Oleh karena itu, aku pun memohon kepada Engkau layaknya orang yang rendah dan tawadhu; dan aku mengiba kepada Engkau sebagaimana orang yang dhoif dan berdosa. Aku memanjatkan doa kepada Engkau seperti si buta yang ketakutan. Leherku tunduk di hadapan Engkau. Air mataku mengalir atas Kehadiran Engkau. Tubuhku senantiasa bersujud di hadapan Engkau, hingga hidungku penuh dengan debu. ‘Wahai Allah, janganlah sia-siakan diriku dengan doa-doaku ini. Perlakukanlah diriku dengan kasih dan sayang. Wahai Engkau yang mendengar rintihan si pemohon, dan Maha Pemberi Karunia, terimalah doa-doaku ini.’ Begitulah sikap seorang Nabi Besar, yang telah memberi kita contoh teladan besar sikap Khashiyyat kepada Allah. Yakni, setiap doa yang beliau praktekkan, merupakan citra Khashiyyat, meskipun beliau itu adalah insan yang paling dekat dengan Allah Taala. Dan mereka yang berhasil mengaitkan dirinya dengan beliau Saw, mendapat sebutan ‘raziAllah’ (semoga Allah senantiasa meridhoi mereka).

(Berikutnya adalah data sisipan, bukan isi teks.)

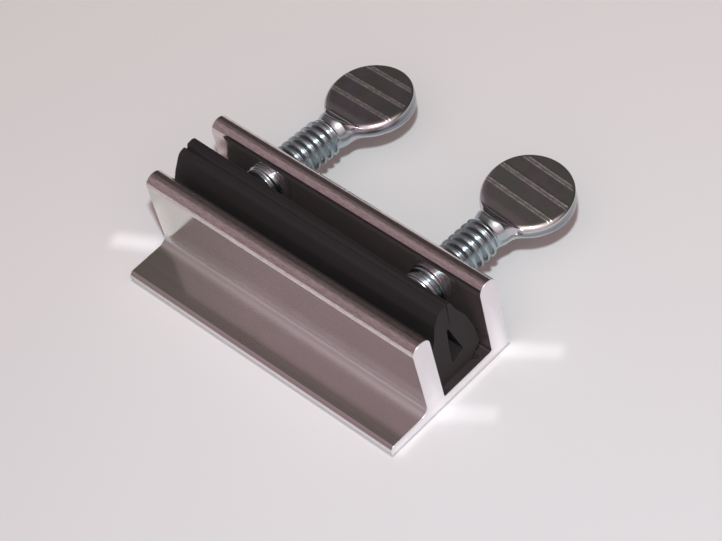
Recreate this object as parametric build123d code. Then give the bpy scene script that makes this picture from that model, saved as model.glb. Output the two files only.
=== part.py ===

Begitulah contoh teladan berberkat beliau dengan Khashiyyat–nya, yang jika kita berhasil mempraktekkannya, niscaya kita pun akan memperoleh karunia Allah itu pula. Semoga Allah Taala memberi taufik kepada kita semua untuk memahami ruh dan sari pati Khashiyyat ini selama bulan Ramadhan. Dan semoga pula Ramadhan ini berhasil meng-inqillab haqiqi diri sendiri. Amin !
oo0O0oo MMA/LA/08082012
Catatan:
Terjemahan ayat Al Quran Karim di bawah ini adalah sebagaimana yang disampaikan oleh Huzur Aqdas dan team penterjemah Khutbah dari Urdu ke English (agak sedikit berbeda dengan Edisi Bahasa Indonesia kita): ‘Sesungguhnya, orang-orang yang karena takut kepada Tuhan mereka, mereka gemetar untuk menjaga diri dari segala dosa.